• **TO BE DONE**
Check each line for the string "which", then give only how many lines have it.

• **LISTING**
__________
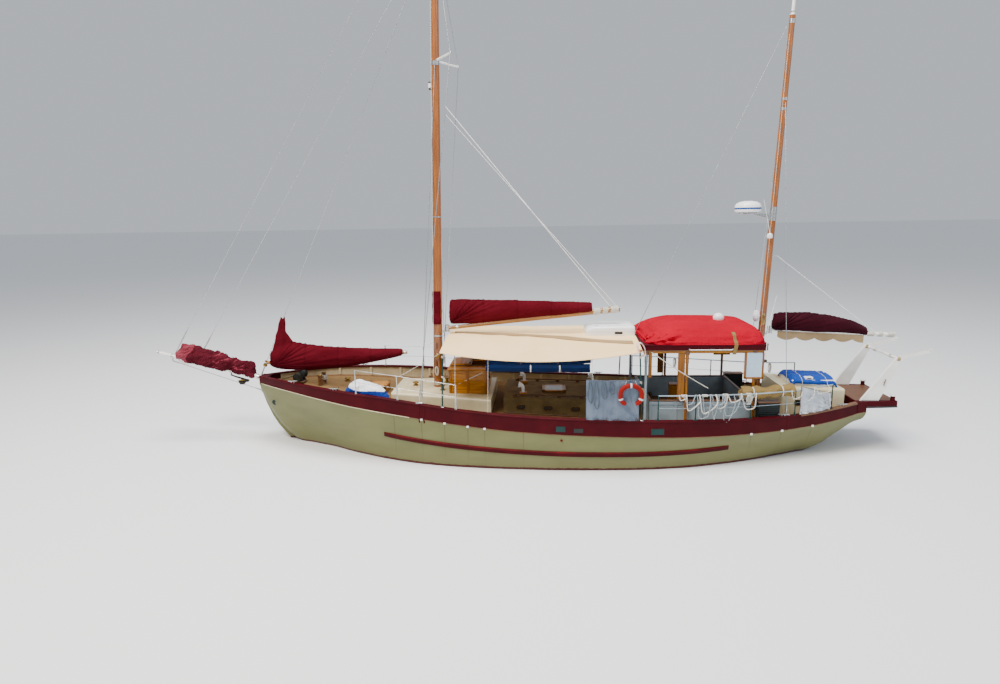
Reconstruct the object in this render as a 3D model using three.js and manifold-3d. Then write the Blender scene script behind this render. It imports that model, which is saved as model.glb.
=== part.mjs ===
__________
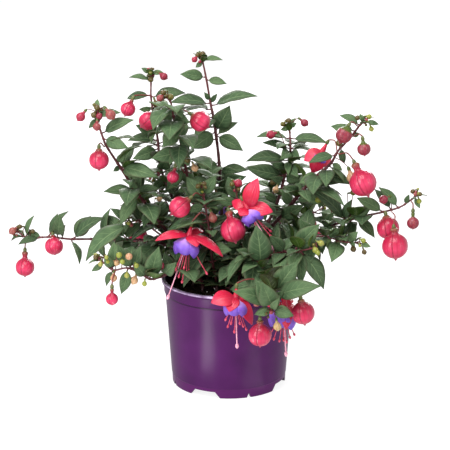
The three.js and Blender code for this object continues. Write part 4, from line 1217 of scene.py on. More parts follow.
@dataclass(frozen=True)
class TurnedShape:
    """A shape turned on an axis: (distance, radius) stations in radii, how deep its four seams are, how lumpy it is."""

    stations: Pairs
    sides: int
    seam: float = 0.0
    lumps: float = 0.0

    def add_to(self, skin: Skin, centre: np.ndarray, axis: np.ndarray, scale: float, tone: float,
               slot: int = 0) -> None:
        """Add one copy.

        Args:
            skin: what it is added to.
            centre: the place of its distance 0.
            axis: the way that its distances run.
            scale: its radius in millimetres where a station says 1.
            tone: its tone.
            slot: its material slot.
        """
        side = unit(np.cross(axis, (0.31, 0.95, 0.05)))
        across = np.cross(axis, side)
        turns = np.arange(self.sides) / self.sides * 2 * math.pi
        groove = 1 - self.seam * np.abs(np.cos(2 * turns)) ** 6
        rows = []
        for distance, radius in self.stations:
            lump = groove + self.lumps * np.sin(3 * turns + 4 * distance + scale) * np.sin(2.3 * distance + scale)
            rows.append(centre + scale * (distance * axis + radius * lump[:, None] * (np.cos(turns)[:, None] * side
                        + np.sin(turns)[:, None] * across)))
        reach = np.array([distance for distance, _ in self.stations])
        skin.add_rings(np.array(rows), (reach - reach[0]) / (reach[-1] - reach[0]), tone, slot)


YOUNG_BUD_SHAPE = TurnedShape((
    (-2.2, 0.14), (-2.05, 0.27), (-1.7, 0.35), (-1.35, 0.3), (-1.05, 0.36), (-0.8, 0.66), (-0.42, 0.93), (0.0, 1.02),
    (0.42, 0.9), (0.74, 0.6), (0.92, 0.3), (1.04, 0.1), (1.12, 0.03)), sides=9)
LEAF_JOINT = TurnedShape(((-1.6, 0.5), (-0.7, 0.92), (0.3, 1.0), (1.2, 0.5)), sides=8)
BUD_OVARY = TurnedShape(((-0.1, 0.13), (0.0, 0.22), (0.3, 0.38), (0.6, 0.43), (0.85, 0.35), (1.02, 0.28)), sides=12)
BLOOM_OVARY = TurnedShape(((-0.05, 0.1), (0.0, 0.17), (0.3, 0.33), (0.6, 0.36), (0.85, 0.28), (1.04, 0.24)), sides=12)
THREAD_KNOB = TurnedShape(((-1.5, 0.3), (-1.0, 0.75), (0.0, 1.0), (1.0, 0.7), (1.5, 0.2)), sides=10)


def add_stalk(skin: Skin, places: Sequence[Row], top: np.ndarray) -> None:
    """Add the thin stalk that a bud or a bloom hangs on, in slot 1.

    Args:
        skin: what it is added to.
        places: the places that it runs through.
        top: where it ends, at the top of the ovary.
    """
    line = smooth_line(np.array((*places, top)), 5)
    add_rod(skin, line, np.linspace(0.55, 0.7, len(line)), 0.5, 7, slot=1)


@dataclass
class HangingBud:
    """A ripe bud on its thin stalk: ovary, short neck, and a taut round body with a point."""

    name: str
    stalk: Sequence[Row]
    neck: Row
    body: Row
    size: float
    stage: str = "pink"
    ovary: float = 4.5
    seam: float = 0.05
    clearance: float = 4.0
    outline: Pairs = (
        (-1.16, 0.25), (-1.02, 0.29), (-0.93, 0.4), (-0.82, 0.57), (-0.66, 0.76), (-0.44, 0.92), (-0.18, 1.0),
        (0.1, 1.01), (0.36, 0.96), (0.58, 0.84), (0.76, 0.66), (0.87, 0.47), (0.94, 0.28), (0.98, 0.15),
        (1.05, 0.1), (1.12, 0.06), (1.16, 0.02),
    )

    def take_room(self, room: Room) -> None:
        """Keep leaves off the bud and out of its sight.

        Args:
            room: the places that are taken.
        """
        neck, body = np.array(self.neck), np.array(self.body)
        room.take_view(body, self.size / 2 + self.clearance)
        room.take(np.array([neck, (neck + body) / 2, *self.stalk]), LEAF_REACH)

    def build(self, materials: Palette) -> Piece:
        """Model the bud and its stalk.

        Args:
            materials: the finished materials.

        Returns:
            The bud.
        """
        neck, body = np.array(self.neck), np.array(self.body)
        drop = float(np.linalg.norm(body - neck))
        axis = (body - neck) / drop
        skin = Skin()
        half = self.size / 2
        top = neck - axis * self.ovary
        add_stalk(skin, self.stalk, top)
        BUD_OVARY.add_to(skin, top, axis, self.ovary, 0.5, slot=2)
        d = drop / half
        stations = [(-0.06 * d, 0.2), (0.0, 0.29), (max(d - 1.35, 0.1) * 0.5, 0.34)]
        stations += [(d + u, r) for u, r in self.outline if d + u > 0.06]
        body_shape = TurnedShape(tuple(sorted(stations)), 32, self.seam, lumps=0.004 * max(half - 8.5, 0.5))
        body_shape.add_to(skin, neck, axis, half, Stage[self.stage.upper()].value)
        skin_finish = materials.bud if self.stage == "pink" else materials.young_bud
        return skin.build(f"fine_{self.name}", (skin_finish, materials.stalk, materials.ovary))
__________
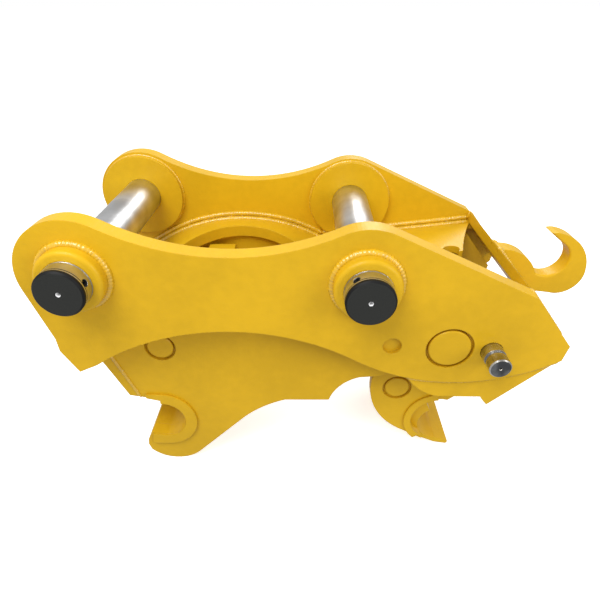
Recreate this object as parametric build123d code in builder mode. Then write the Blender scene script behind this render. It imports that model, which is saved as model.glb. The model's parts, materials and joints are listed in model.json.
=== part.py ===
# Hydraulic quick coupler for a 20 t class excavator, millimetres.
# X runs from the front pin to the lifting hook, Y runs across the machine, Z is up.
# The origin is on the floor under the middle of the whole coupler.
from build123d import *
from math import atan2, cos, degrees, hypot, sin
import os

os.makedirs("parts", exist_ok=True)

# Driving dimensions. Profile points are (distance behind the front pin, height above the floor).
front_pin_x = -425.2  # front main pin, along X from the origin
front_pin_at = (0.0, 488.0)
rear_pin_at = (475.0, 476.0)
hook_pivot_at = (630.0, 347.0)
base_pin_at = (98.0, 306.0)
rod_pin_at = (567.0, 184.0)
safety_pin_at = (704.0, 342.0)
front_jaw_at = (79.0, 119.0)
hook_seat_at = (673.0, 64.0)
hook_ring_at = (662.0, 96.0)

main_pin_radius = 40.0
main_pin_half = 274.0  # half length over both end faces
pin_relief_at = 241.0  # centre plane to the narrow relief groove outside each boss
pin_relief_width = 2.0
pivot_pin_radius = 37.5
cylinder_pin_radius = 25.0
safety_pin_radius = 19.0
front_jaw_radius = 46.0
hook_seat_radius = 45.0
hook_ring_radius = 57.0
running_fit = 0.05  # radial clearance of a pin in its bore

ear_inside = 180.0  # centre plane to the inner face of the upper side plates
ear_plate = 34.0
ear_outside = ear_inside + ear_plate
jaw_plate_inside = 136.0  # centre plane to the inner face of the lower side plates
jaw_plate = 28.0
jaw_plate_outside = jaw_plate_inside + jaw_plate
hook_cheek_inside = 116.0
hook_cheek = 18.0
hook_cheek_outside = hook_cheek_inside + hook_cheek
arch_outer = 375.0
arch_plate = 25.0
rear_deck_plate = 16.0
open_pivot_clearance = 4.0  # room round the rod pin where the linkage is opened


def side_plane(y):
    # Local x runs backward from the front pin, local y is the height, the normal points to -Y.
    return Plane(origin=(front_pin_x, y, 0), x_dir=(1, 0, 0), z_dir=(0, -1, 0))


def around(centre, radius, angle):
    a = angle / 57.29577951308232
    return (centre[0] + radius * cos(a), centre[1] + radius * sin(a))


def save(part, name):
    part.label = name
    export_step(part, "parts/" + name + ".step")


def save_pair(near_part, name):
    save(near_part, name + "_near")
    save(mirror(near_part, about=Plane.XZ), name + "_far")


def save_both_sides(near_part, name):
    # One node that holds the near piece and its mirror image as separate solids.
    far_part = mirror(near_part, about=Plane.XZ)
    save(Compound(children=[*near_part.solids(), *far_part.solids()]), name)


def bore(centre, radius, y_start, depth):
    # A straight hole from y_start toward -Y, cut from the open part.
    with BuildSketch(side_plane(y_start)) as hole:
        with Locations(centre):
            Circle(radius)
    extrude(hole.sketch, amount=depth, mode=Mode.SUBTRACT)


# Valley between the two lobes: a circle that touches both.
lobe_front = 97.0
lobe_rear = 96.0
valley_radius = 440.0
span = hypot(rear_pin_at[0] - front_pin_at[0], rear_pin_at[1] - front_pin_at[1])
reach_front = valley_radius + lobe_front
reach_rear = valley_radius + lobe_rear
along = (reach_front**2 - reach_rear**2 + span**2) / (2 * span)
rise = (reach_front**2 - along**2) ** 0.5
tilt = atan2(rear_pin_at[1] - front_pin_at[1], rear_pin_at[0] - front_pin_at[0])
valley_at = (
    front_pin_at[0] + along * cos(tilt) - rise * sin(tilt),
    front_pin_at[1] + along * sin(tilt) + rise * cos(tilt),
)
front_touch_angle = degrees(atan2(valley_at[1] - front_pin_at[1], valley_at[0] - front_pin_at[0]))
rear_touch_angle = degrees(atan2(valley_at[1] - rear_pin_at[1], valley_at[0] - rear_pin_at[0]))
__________
• **PROBLEM SOLUTION**
2